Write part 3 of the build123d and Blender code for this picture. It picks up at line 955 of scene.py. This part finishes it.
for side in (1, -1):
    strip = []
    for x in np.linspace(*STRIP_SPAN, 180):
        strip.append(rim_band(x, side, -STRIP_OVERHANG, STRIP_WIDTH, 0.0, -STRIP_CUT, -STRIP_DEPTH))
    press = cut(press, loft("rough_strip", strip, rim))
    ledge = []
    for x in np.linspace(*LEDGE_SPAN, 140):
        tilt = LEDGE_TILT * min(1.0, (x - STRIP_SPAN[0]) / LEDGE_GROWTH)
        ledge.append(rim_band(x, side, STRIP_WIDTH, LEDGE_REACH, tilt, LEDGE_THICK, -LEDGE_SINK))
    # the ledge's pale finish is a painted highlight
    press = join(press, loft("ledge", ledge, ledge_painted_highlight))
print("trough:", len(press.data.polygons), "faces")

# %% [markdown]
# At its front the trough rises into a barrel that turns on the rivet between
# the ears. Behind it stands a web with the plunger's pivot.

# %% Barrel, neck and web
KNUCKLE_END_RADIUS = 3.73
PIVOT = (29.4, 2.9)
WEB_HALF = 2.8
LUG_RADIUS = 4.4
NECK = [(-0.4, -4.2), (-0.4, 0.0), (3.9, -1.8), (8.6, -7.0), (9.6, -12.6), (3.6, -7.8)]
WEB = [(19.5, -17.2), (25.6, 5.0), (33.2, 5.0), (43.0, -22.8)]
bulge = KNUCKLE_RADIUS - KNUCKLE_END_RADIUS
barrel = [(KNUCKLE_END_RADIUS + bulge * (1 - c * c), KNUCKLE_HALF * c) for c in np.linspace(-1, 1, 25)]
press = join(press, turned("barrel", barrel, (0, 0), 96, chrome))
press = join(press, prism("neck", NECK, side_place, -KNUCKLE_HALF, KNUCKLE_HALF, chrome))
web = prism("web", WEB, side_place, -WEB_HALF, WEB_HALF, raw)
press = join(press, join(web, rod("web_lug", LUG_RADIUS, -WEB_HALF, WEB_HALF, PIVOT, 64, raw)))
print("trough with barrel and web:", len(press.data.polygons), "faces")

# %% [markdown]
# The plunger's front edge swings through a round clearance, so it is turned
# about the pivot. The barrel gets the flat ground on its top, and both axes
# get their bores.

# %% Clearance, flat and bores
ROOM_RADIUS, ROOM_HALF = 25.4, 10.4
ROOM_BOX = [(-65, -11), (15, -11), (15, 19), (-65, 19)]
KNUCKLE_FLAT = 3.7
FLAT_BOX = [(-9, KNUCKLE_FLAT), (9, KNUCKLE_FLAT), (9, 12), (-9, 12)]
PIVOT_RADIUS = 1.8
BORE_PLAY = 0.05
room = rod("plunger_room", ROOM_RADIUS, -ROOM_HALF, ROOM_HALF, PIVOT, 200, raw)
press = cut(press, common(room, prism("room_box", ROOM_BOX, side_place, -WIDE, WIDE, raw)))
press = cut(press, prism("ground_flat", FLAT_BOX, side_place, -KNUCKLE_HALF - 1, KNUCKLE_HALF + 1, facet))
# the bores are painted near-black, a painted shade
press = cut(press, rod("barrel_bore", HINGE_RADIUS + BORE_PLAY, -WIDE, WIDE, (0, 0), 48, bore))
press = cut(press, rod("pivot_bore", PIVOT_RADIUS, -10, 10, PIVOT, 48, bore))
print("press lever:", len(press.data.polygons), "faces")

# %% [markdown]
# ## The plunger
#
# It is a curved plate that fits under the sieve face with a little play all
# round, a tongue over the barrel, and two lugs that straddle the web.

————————

Write the entire listing out again, word for word.

Write part 3 of the build123d and Blender code for this picture. It picks up at line 955 of scene.py. This part finishes it.
for side in (1, -1):
    strip = []
    for x in np.linspace(*STRIP_SPAN, 180):
        strip.append(rim_band(x, side, -STRIP_OVERHANG, STRIP_WIDTH, 0.0, -STRIP_CUT, -STRIP_DEPTH))
    press = cut(press, loft("rough_strip", strip, rim))
    ledge = []
    for x in np.linspace(*LEDGE_SPAN, 140):
        tilt = LEDGE_TILT * min(1.0, (x - STRIP_SPAN[0]) / LEDGE_GROWTH)
        ledge.append(rim_band(x, side, STRIP_WIDTH, LEDGE_REACH, tilt, LEDGE_THICK, -LEDGE_SINK))
    # the ledge's pale finish is a painted highlight
    press = join(press, loft("ledge", ledge, ledge_painted_highlight))
print("trough:", len(press.data.polygons), "faces")

# %% [markdown]
# At its front the trough rises into a barrel that turns on the rivet between
# the ears. Behind it stands a web with the plunger's pivot.

# %% Barrel, neck and web
KNUCKLE_END_RADIUS = 3.73
PIVOT = (29.4, 2.9)
WEB_HALF = 2.8
LUG_RADIUS = 4.4
NECK = [(-0.4, -4.2), (-0.4, 0.0), (3.9, -1.8), (8.6, -7.0), (9.6, -12.6), (3.6, -7.8)]
WEB = [(19.5, -17.2), (25.6, 5.0), (33.2, 5.0), (43.0, -22.8)]
bulge = KNUCKLE_RADIUS - KNUCKLE_END_RADIUS
barrel = [(KNUCKLE_END_RADIUS + bulge * (1 - c * c), KNUCKLE_HALF * c) for c in np.linspace(-1, 1, 25)]
press = join(press, turned("barrel", barrel, (0, 0), 96, chrome))
press = join(press, prism("neck", NECK, side_place, -KNUCKLE_HALF, KNUCKLE_HALF, chrome))
web = prism("web", WEB, side_place, -WEB_HALF, WEB_HALF, raw)
press = join(press, join(web, rod("web_lug", LUG_RADIUS, -WEB_HALF, WEB_HALF, PIVOT, 64, raw)))
print("trough with barrel and web:", len(press.data.polygons), "faces")

# %% [markdown]
# The plunger's front edge swings through a round clearance, so it is turned
# about the pivot. The barrel gets the flat ground on its top, and both axes
# get their bores.

# %% Clearance, flat and bores
ROOM_RADIUS, ROOM_HALF = 25.4, 10.4
ROOM_BOX = [(-65, -11), (15, -11), (15, 19), (-65, 19)]
KNUCKLE_FLAT = 3.7
FLAT_BOX = [(-9, KNUCKLE_FLAT), (9, KNUCKLE_FLAT), (9, 12), (-9, 12)]
PIVOT_RADIUS = 1.8
BORE_PLAY = 0.05
room = rod("plunger_room", ROOM_RADIUS, -ROOM_HALF, ROOM_HALF, PIVOT, 200, raw)
press = cut(press, common(room, prism("room_box", ROOM_BOX, side_place, -WIDE, WIDE, raw)))
press = cut(press, prism("ground_flat", FLAT_BOX, side_place, -KNUCKLE_HALF - 1, KNUCKLE_HALF + 1, facet))
# the bores are painted near-black, a painted shade
press = cut(press, rod("barrel_bore", HINGE_RADIUS + BORE_PLAY, -WIDE, WIDE, (0, 0), 48, bore))
press = cut(press, rod("pivot_bore", PIVOT_RADIUS, -10, 10, PIVOT, 48, bore))
print("press lever:", len(press.data.polygons), "faces")

# %% [markdown]
# ## The plunger
#
# It is a curved plate that fits under the sieve face with a little play all
# round, a tongue over the barrel, and two lugs that straddle the web.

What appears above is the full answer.